Task statement: Of the lines listed below, return exactly those that run from the line containing "buildPanels();" through the line containing "from typing import", both included.

-- -- --

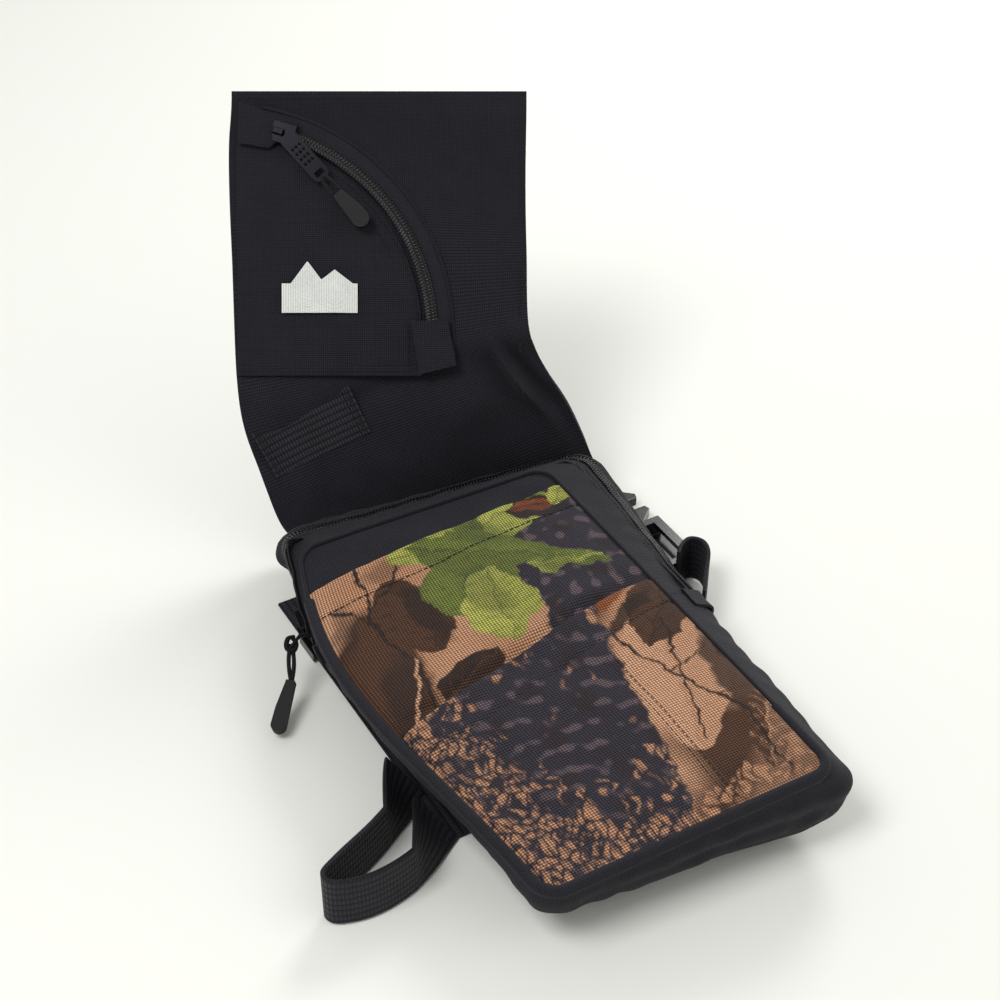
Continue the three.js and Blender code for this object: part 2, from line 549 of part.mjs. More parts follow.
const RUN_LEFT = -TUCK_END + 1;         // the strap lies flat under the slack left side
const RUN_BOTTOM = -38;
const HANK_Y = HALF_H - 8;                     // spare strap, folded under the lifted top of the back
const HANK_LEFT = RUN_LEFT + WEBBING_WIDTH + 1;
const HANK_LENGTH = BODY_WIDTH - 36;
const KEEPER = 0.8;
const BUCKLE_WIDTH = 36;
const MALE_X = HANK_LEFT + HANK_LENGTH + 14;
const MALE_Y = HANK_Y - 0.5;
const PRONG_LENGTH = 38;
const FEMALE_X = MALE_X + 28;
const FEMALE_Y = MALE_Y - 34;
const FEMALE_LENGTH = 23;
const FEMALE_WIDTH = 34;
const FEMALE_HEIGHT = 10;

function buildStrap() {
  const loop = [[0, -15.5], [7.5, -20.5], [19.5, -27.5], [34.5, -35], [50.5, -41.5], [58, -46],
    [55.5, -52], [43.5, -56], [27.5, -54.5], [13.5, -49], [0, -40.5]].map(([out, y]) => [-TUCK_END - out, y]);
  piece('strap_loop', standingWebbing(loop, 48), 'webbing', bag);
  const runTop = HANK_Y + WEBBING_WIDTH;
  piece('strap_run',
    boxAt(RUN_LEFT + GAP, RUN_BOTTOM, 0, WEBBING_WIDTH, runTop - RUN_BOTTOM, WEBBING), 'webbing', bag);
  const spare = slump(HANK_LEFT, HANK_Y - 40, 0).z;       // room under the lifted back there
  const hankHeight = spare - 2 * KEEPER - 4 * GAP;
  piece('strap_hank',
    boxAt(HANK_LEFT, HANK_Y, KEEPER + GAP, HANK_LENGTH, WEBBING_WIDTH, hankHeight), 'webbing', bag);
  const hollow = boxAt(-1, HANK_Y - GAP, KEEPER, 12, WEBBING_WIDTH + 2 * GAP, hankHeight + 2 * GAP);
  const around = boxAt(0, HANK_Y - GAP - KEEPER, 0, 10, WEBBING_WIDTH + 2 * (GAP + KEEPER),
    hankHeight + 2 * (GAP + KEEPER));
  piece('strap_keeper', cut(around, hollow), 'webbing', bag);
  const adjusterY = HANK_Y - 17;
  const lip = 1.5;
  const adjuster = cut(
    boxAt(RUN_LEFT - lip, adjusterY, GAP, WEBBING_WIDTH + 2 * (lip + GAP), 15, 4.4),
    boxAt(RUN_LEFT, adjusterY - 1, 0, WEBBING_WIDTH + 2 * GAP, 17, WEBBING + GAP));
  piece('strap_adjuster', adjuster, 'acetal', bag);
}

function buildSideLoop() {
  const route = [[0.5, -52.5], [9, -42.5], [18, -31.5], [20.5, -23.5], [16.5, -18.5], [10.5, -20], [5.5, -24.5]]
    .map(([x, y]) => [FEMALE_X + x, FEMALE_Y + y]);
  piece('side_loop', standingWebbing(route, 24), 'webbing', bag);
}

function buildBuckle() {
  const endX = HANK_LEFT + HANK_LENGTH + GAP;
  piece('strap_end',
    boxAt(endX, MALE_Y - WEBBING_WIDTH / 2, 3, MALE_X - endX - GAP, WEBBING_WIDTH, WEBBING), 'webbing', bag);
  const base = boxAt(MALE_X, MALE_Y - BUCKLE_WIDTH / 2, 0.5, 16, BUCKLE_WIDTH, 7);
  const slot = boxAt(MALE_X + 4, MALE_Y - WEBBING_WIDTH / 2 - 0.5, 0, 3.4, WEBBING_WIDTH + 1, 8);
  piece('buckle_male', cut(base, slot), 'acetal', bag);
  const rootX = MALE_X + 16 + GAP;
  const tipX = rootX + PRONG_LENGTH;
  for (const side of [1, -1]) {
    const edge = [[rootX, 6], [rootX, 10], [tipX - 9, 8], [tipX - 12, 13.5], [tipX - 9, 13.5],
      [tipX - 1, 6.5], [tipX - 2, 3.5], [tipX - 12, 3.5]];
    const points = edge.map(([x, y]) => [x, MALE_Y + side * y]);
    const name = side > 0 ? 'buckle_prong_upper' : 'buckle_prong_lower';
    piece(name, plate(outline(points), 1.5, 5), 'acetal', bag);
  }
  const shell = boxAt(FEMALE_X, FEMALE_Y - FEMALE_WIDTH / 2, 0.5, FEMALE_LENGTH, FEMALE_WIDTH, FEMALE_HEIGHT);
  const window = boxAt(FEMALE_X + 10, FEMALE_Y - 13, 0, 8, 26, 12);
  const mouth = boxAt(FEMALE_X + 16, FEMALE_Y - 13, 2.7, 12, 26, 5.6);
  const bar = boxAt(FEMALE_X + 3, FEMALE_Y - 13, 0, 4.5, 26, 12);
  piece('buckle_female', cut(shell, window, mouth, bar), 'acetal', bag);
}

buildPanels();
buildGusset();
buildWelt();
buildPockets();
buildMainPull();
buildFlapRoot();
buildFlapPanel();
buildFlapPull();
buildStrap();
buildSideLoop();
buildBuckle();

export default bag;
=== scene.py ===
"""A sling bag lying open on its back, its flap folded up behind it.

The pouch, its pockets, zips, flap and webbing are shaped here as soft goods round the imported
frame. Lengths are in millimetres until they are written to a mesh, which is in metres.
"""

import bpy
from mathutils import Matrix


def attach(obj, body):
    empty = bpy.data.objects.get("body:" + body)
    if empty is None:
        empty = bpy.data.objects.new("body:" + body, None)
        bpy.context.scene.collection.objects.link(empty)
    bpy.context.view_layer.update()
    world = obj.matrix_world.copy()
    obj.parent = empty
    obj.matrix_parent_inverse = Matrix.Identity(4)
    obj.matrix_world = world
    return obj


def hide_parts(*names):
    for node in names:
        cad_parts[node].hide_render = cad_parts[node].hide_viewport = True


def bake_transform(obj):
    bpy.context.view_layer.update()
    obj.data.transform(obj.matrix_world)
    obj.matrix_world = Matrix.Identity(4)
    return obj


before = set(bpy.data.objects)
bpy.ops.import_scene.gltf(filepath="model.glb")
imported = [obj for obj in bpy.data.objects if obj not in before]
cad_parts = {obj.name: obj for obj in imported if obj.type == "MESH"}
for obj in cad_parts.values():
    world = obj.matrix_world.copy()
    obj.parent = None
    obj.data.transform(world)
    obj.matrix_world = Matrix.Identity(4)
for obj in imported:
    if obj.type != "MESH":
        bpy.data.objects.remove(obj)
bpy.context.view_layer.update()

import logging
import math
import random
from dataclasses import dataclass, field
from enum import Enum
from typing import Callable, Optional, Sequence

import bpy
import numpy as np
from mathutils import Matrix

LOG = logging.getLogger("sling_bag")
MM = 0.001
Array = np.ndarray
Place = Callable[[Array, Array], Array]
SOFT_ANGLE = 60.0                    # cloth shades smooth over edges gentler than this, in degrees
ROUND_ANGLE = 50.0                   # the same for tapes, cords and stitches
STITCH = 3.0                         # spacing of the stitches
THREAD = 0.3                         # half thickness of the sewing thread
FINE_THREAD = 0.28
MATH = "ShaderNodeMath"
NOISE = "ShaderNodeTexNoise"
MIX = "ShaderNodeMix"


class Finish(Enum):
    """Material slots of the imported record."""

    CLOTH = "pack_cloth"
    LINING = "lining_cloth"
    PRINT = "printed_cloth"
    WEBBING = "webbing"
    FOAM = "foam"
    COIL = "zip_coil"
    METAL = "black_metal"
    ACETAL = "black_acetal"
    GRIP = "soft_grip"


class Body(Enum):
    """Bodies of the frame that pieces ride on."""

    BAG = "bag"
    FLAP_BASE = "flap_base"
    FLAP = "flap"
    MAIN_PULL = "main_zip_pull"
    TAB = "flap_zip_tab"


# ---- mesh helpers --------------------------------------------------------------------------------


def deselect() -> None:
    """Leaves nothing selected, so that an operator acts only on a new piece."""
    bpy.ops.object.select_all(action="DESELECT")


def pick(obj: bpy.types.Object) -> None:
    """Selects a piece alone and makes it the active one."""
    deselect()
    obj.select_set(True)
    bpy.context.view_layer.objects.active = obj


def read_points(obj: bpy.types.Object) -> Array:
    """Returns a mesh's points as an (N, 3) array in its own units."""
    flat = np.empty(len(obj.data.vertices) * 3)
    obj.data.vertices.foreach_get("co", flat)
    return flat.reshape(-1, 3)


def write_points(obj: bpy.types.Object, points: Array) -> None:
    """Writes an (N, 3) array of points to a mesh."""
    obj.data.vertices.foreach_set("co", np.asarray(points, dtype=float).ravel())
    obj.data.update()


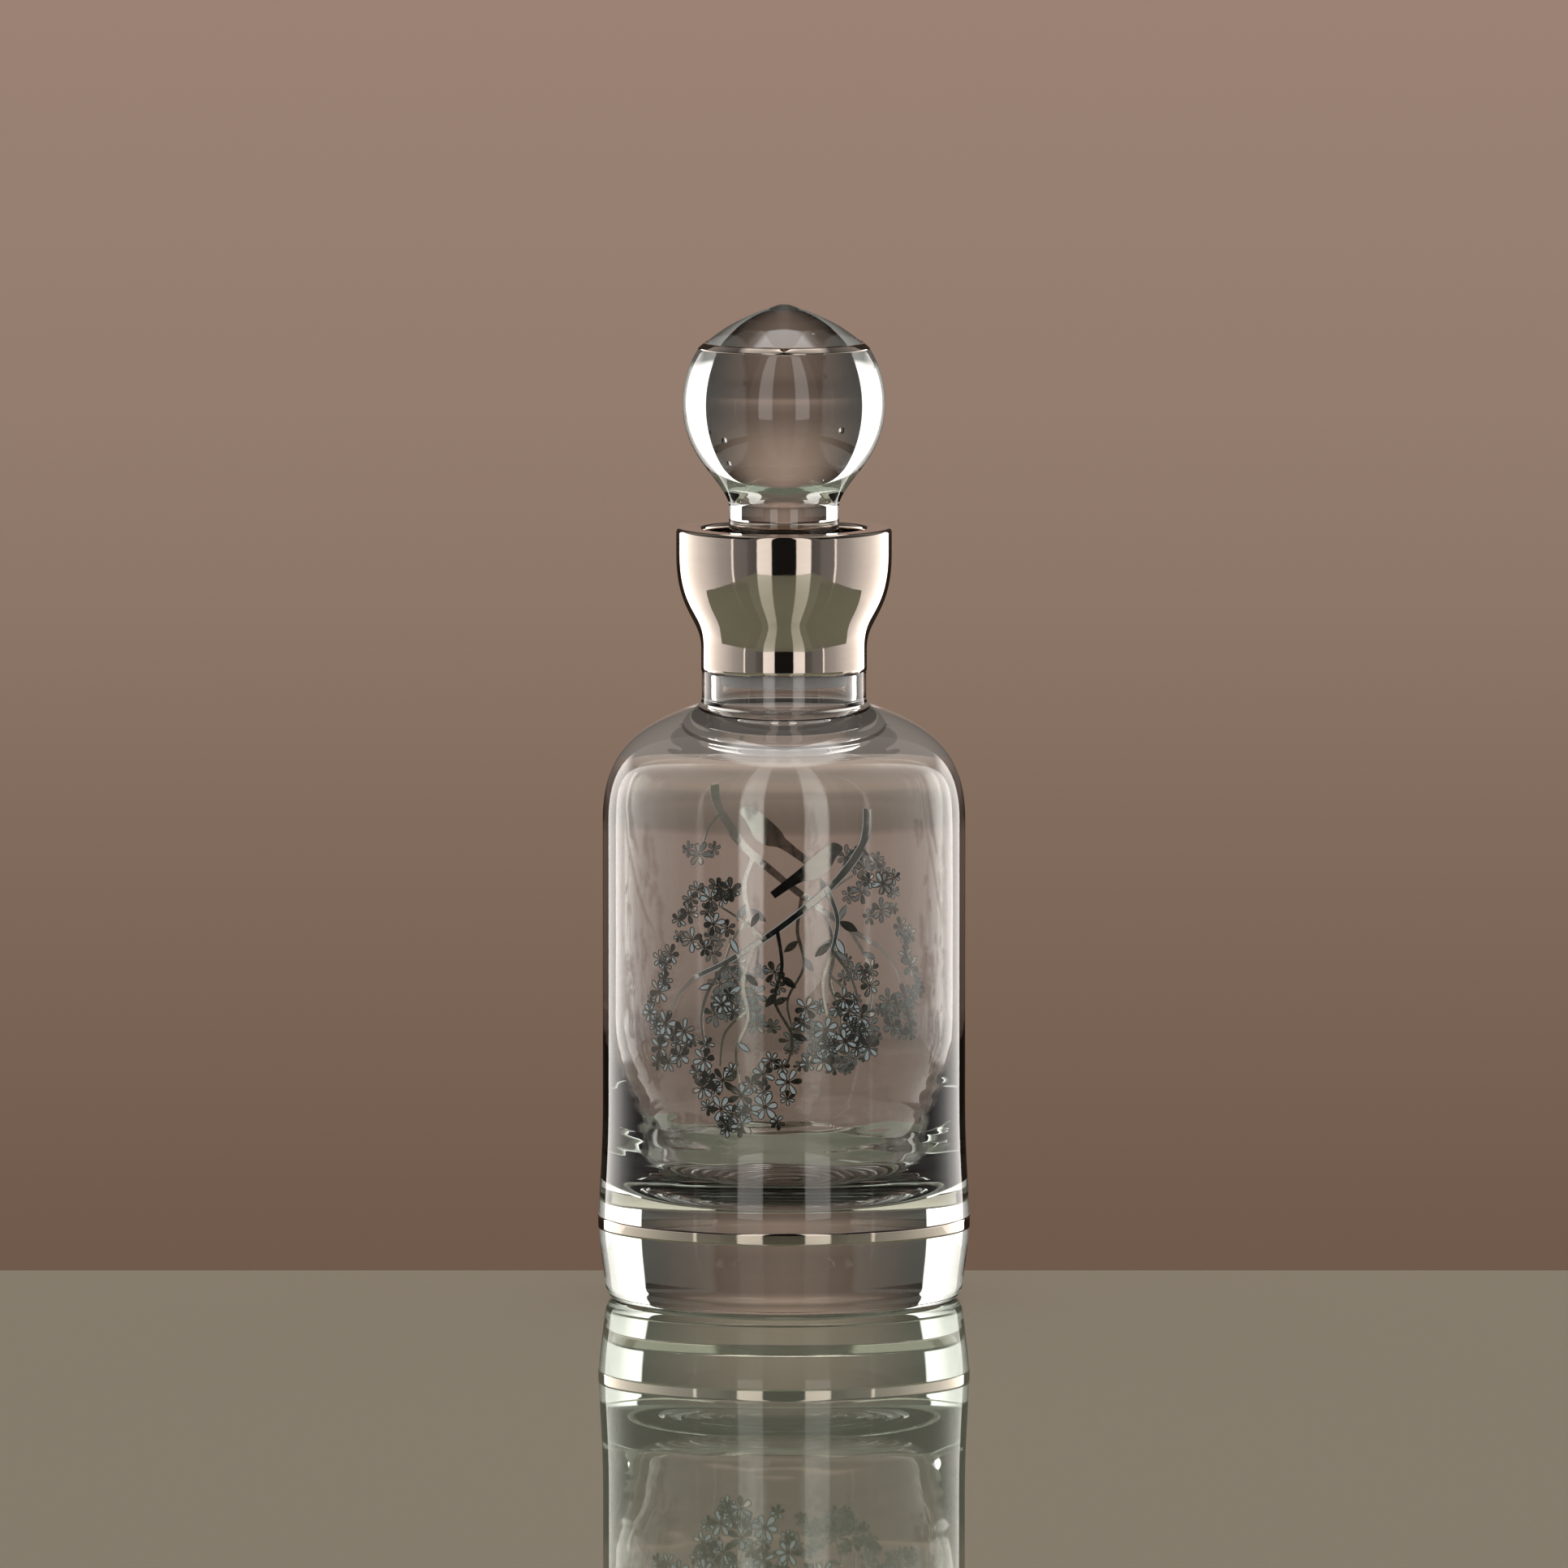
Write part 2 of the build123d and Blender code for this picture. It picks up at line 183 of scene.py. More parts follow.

-- -- --

Written response:
buildPanels();
buildGusset();
buildWelt();
buildPockets();
buildMainPull();
buildFlapRoot();
buildFlapPanel();
buildFlapPull();
buildStrap();
buildSideLoop();
buildBuckle();

export default bag;
=== scene.py ===
"""A sling bag lying open on its back, its flap folded up behind it.

The pouch, its pockets, zips, flap and webbing are shaped here as soft goods round the imported
frame. Lengths are in millimetres until they are written to a mesh, which is in metres.
"""

import bpy
from mathutils import Matrix


def attach(obj, body):
    empty = bpy.data.objects.get("body:" + body)
    if empty is None:
        empty = bpy.data.objects.new("body:" + body, None)
        bpy.context.scene.collection.objects.link(empty)
    bpy.context.view_layer.update()
    world = obj.matrix_world.copy()
    obj.parent = empty
    obj.matrix_parent_inverse = Matrix.Identity(4)
    obj.matrix_world = world
    return obj


def hide_parts(*names):
    for node in names:
        cad_parts[node].hide_render = cad_parts[node].hide_viewport = True


def bake_transform(obj):
    bpy.context.view_layer.update()
    obj.data.transform(obj.matrix_world)
    obj.matrix_world = Matrix.Identity(4)
    return obj


before = set(bpy.data.objects)
bpy.ops.import_scene.gltf(filepath="model.glb")
imported = [obj for obj in bpy.data.objects if obj not in before]
cad_parts = {obj.name: obj for obj in imported if obj.type == "MESH"}
for obj in cad_parts.values():
    world = obj.matrix_world.copy()
    obj.parent = None
    obj.data.transform(world)
    obj.matrix_world = Matrix.Identity(4)
for obj in imported:
    if obj.type != "MESH":
        bpy.data.objects.remove(obj)
bpy.context.view_layer.update()

import logging
import math
import random
from dataclasses import dataclass, field
from enum import Enum
from typing import Callable, Optional, Sequence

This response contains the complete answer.